A panel of the United States Court of Appeals for the Third Circuit affirmed a district court decision granting defendant’s motion to dismiss in Longenecker-Wells v. Benecard Svcs. Inc., et al, No. 15-3538 (3rd Cir. 8/25/16) http://www2.ca3.uscourts.gov/opinarch/153538np.pdf.
The Third Circuit found that plaintiffs’ negligence claim for a data breach, in which the data of customers and employees of a pharmacy benefit manager was stolen and used to file fraudulent tax returns resulting in refunds to unknown third parties, was barred by Pennsylvania’s economic loss doctrine. The economic loss doctrine provides that “no cause of action exists for negligence that results solely in economic damages unaccompanied by physical injury or property damage.” Plaintiffs argued that under the Pennsylvania Supreme Court’s interpretation of the doctrine in Bilt-Rite Contractors, Inc. v.

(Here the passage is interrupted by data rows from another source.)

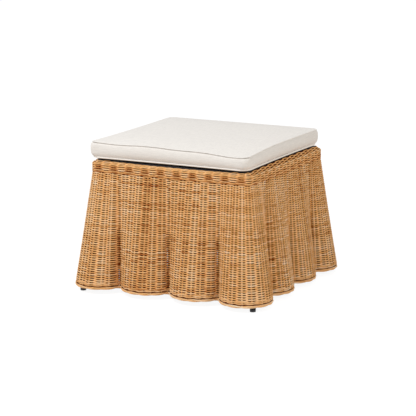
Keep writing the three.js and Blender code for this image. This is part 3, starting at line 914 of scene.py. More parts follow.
def hem_roll(wall, length, weave, rng):
    """Three thick strands laid up as a rope along the hem."""
    steps = int(length / (3.2 * MM))
    turns = max(round(length / weave.hem_lay * 3), 3) / 3
    along = np.linspace(0, 1, steps)[None] + np.zeros((3, 1))
    phase = 2 * math.pi * (turns * along + np.arange(3)[:, None] / 3)
    swing = HEM_RADIUS - weave.hem_strand / 2
    depth = HEM_RADIUS + swing * np.cos(phase)
    travel = HEM_ROLL_MIDDLE + swing * np.sin(phase)
    tone = STAKE_TONE + STRAND_SCATTER * rng.standard_normal((3, 1))
    half = weave.hem_strand / 2 * 0.98
    return strands(wall, along, travel, depth, HEM_NOTCH, half, half, tone, 8)


def hem_shade_strip(wall):
    """A flat strip behind the hem's slits, where the stakes' turned-up ends lie close together. Its
    near-black tone is painted shade.
    """
    along = np.linspace(0.012, 0.988, 80)[None]
    return strands(wall, along, LINING_HEIGHT, LINING_DEPTH, 0, LINING_HALF, LINING_THIN, 0.02, 4)


def hem_shadow_strand(wall):
    """A thin dark strand in the groove between the hem's roll and the rows above it."""
    along = np.linspace(0, 1, 110)[None]
    return strands(wall, along, HEM_GROOVE, *HEM_SHADOW)


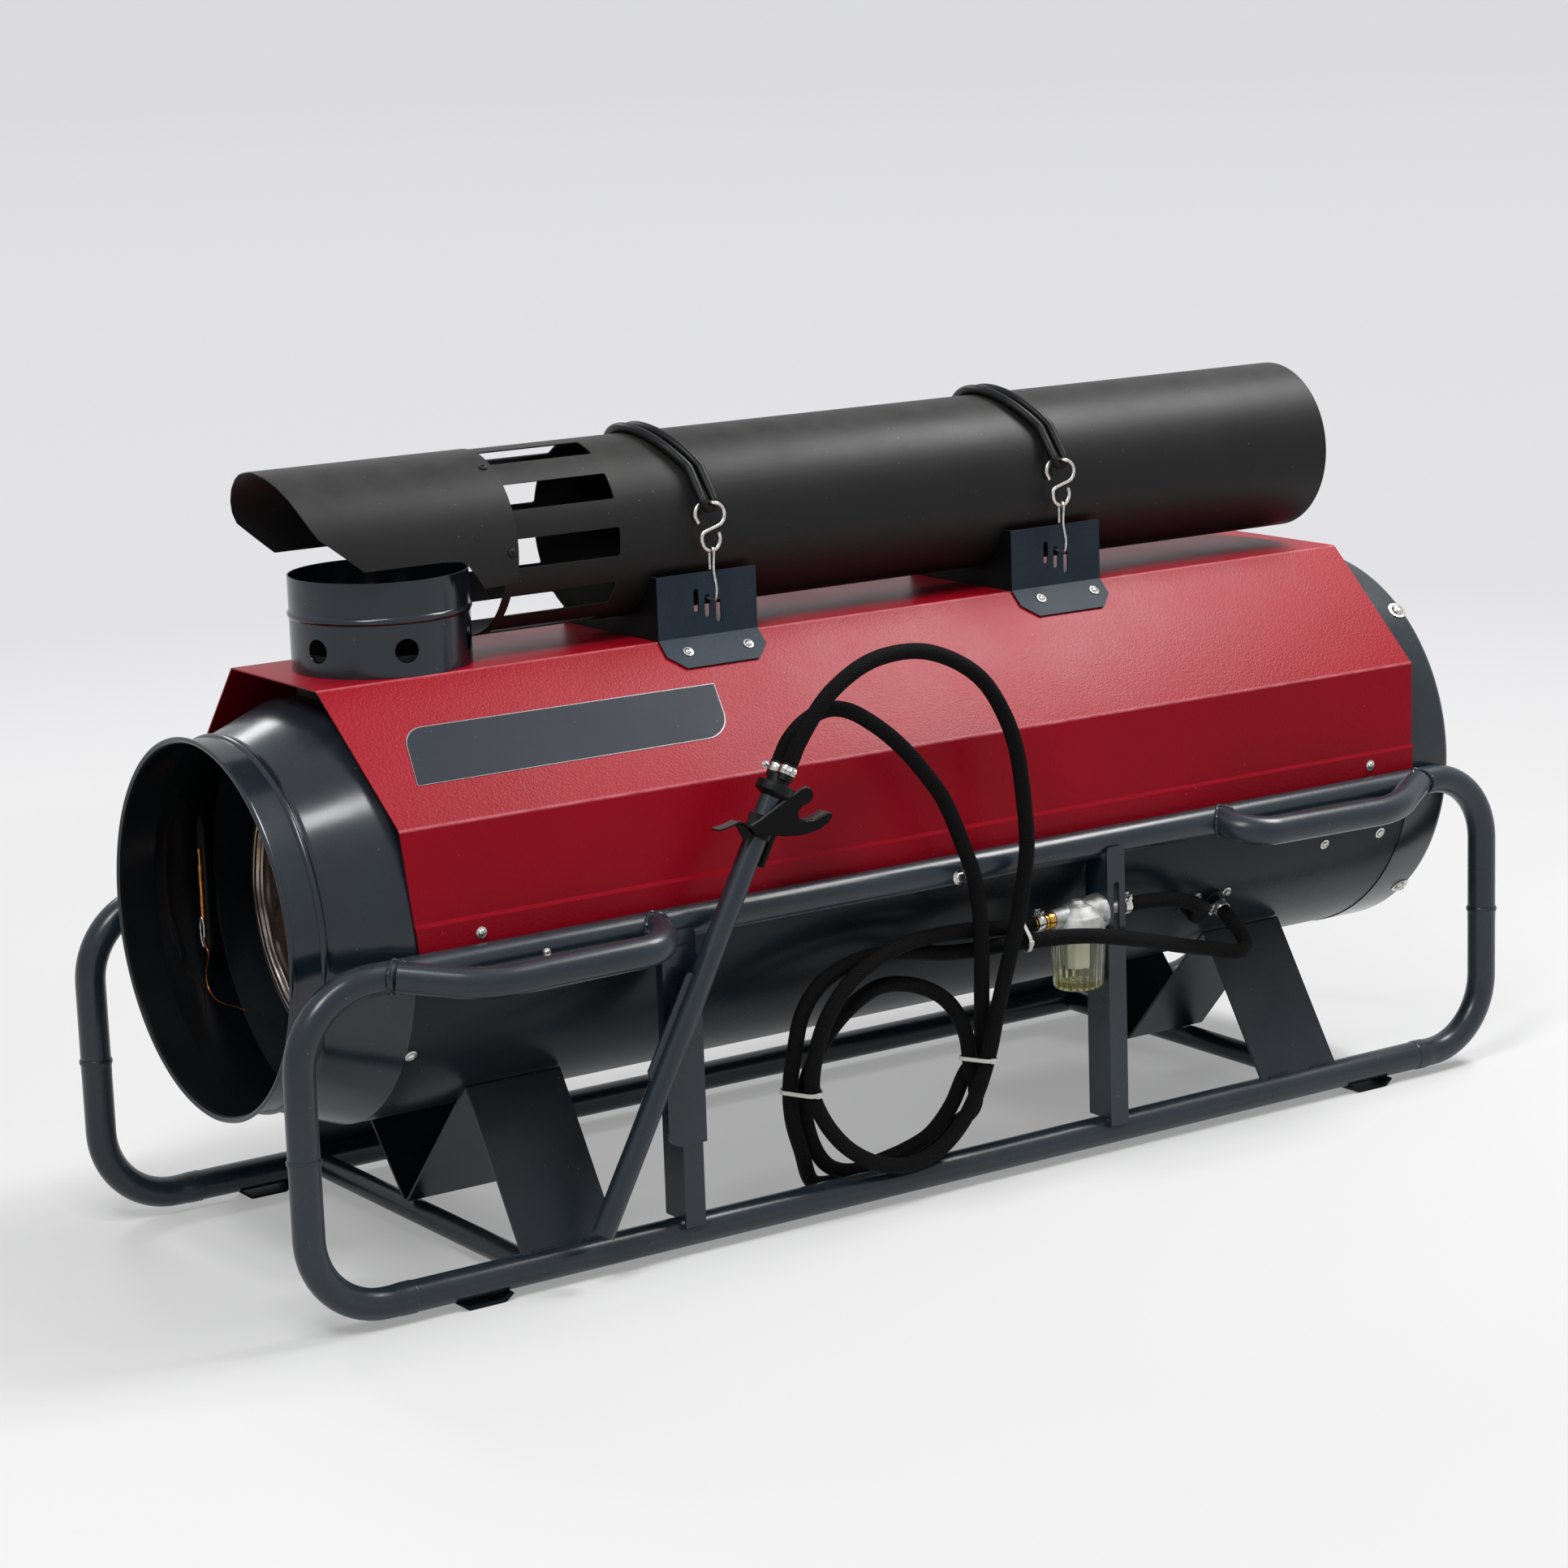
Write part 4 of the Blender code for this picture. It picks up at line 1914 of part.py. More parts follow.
for name, first, head, route_shares, last, tail in (
    (
        "supply_hose",
        stub_ends["supply"] + lance_head * GAP,
        lance_head,
        supply_route_shares,
        filter_end,
        Vector((-1, 0, 0)),
    ),
    (
        "return_hose",
        stub_ends["return"] + lance_head * GAP,
        lance_head,
        return_route_shares,
        return_end,
        radial,
    ),
    (
        "burner_feed_hose",
        Vector((OUTLET_CLAMP_RIGHT + GAP, FILTER_Y, FILTER_Z)),
        Vector((1, 0, 0)),
        feed_route_shares,
        feed_end,
        radial,
    ),
):
    knots = [first, first + head * HOSE_STRAIGHT]
    knots += [in_field(share) for share in route_shares]
    knots += [last + tail * HOSE_STRAIGHT, last]
    hoses[name] = smooth(knots, HOSE_STEP)
    cord(name, hoses[name], HOSE_R, BRAID, 2)


def fine(points, parts):
    """The same line with each piece divided into equal parts."""
    return [a.lerp(b, k / parts) for a, b in zip(points, points[1:]) for k in range(parts)]


def least_gap(one, other, skip):
    """The least distance between the skins of two strands, or of one strand and itself."""
    near = math.inf
    for k, point in enumerate(one):
        rest_of = other[k + skip :] if one is other else other
        for place in rest_of:
            near = min(near, (point - place).length)
    return near - HOSE_R * 2


strand_parts = 6
lines = {name: fine(points, strand_parts) for name, points in hoses.items()}
for name, line in lines.items():
    gap = least_gap(line, line, strand_parts * 2)
    print(f"{name}: length {len(hoses[name])} points, least gap to itself {gap:.5f} m")
gap = least_gap(lines["supply_hose"], lines["return_hose"], 0)
print(f"supply_hose to return_hose: least gap {gap:.5f} m")


def hull(pairs):
    """The outer corners of a set of flat points, in order."""
    pairs = sorted(set(pairs))
    chain = []
    for run in (pairs, pairs[::-1]):
        part = []
        for pair in run:
            while len(part) > 1 and (part[-1][0] - part[-2][0]) * (pair[1] - part[-2][1]) <= (
                part[-1][1] - part[-2][1]
            ) * (pair[0] - part[-2][0]):
                part.pop()
            part.append(pair)
        chain += part[:-1]
    return chain


def cable_tie(name, place, head):
    """A nylon band drawn round every strand that passes near a place, square to head."""
    side = head.orthogonal().normalized()
    other = head.cross(side)
    centres = []
    for points in (hoses["supply_hose"], hoses["return_hose"]):
        for a, b in zip(points, points[1:]):
            low, high = (a - place).dot(head), (b - place).dot(head)
            if low * high < 0:
                cross = a.lerp(b, low / (low - high))
                if (cross - place).length < TIE_REACH:
                    centres.append(((cross - place).dot(side), (cross - place).dot(other)))
    rims = []
    for radius in (HOSE_R + TIE_GAP, HOSE_R + TIE_GAP + TIE_SHEET):
        dots = []
        for centre in centres:
            dots += arc(centre, radius, 0, 2 * math.pi, 16)[:-1]
        rims.append(hull([(round(a, 7), round(b, 7)) for a, b in dots]))
    print(f"{name}: {len(centres)} strands")
    band = {}
    for key, rim in zip(("inner", "outer"), rims):
        body = extruded(f"{name}_{key}", rim, -TIE_WIDTH / 2, TIE_WIDTH / 2, "Z", TIE)
        if key == "inner":
            for vert in body.data.vertices:
                vert.co.z *= 1 + OVERRUN / TIE_WIDTH
        body.matrix_world = Matrix.Translation(place) @ Matrix((side, other, head)).transposed().to_4x4()
        band[key] = body
    band["outer"].name = name
    band["outer"].data.name = name
    return cut(band["outer"], band["inner"])


for name, place_share, head in (
    ("cable_tie_left", (-0.410, 0.002, 0.304), (0, 0, 1)),
    ("cable_tie_right", (0.068, 0.012, 0.292), (0.12, 0.05, 1)),
    ("cable_tie_filter", (0.184, 0.028, 0.560), (1, -0.15, 0.02)),
):
    cable_tie(name, in_field(place_share), Vector(head).normalized())

# Pieces that move together hang on empties that stand on their joints' axes.
pivot("chimney_lift", pipe_place, flue_parts)
pivot("fan_spin", (HUB_LEFT, 0, BODY_Z), [impeller])
pivot("lance_lift", lance_foot, [lance, bung])
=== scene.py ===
"""Looks of an indirect oil fired air heater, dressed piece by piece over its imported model.

The camera and the hoses come first. Then the heater is put together: tube frame, casing, hood,
flue collar, stowed chimney with its straps, lance, fuel filter and controls, and last the floor
and the lamps. Metres, in the frame of the model.
"""
from math import acos, asin, atan2, cos, pi, radians, sin, tan

import bmesh
import bpy
import numpy as np
from mathutils import Matrix, Vector


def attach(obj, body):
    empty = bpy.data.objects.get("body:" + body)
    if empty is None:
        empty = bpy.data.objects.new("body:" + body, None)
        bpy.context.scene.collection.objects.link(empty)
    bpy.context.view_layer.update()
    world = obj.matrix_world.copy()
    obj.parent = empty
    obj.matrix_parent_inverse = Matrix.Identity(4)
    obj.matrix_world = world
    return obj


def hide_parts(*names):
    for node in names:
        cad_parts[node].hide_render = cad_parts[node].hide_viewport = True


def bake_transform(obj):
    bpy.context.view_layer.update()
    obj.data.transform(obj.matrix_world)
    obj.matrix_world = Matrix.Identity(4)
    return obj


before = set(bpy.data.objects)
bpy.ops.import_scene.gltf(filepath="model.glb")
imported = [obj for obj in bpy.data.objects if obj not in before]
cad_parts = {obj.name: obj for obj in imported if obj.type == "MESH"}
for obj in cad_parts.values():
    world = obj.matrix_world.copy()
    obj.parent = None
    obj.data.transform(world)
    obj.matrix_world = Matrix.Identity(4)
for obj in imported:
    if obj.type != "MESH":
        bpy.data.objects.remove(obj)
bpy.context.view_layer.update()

# Camera: a long lens at head height in front of the outlet end, level with the floor but for a
# slight roll, so that the heater runs away to the right.
eye = Vector((-2.5319, -3.701, 1.3509))
heading, tilt, roll = radians(33.8707), radians(-11.6415), radians(-1.9554)
ahead = Vector(
    (sin(heading) * cos(tilt), cos(heading) * cos(tilt), sin(tilt))
)
level = ahead.cross(Vector((0, 0, 1))).normalized()
over = level.cross(ahead)
right = level * cos(roll) + over * sin(roll)
upward = over * cos(roll) - level * sin(roll)
lens = bpy.data.cameras.new("camera")
lens.sensor_width = 36
lens.lens = 91.01
camera = bpy.data.objects.new("camera", lens)
camera.matrix_world = Matrix.Translation(eye) @ Matrix((right, upward, -ahead)).transposed().to_4x4()
bpy.context.scene.collection.objects.link(camera)
bpy.context.scene.camera = camera


# Fuel hoses: rubber under a black textile braid. Two hang from the lance in wide loops, the
# supply hose to the filter and the return hose to the casing; a short one feeds the burner.
def turn_to(direction):
    """A unit vector along a direction."""
    vector = np.array(direction, float)
    return vector / np.linalg.norm(vector, axis=-1, keepdims=True)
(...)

The Architectural Studio, the doctrine only applies where defendant’s duty to plaintiff arises from a contract and that the negligence in this case arises from a common law duty grounded in public policy. The Third Circuit rejected that argument stating that in Bilt-Rite, the negligence claim arose out of an alleged misrepresentation under Section 552 of the Restatement (Second) of Torts that imposes a duty of care on suppliers of professional information for use by others. Thus, the Third Circuit continued, Bilt-Rite did not hold that the economic loss doctrine may not apply where the plaintiff has no available contract remedy, but rather it created a carved out exception to allow a commercial plaintiff to seek recourse from an expert supplier of information when the loss resulted from reliance on the expert’s information. The court found that while Pennsylvania’s economic loss doctrine can be read in several different ways, it declined to “right the ship”, saying that task, if necessary, is for the Pennsylvania Supreme Court, not the Third Circuit.
The Court also affirmed dismissal of plaintiffs’ breach of implied contract claim alleging that defendants breached an implied contract by failing to adequately safeguard Plaintiffs’ confidential information. The Court found that an implied contract arises when the parties’ intention to be bound can be inferred from the conduct of the parties. In this case, the Court found that plaintiffs failed to plead any facts supporting their contention that an implied contract arose between the parties. The Court contrasted this case with another where an implied contract to protect the plaintiff’s confidential information was found through allegations of privacy policies, codes of conduct, company security practices and other conduct. Here, the Court found that the plaintiffs did not plead any company-specific documents or policies from which one could infer an implied contractual duty to protect plaintiffs’ information. Merely claiming that an implied contract arose “from the course of conduct” was insufficient to defeat a motion to dismiss.
This case underscores the fact that courts will rely on traditional rules of tort to evaluate the factual and legal basis for a data breach claim. Often differences in state law and the interpretation of doctrines such the economic loss doctrine will have an impact on where and in what court a data breach claim can be prosecuted successfully.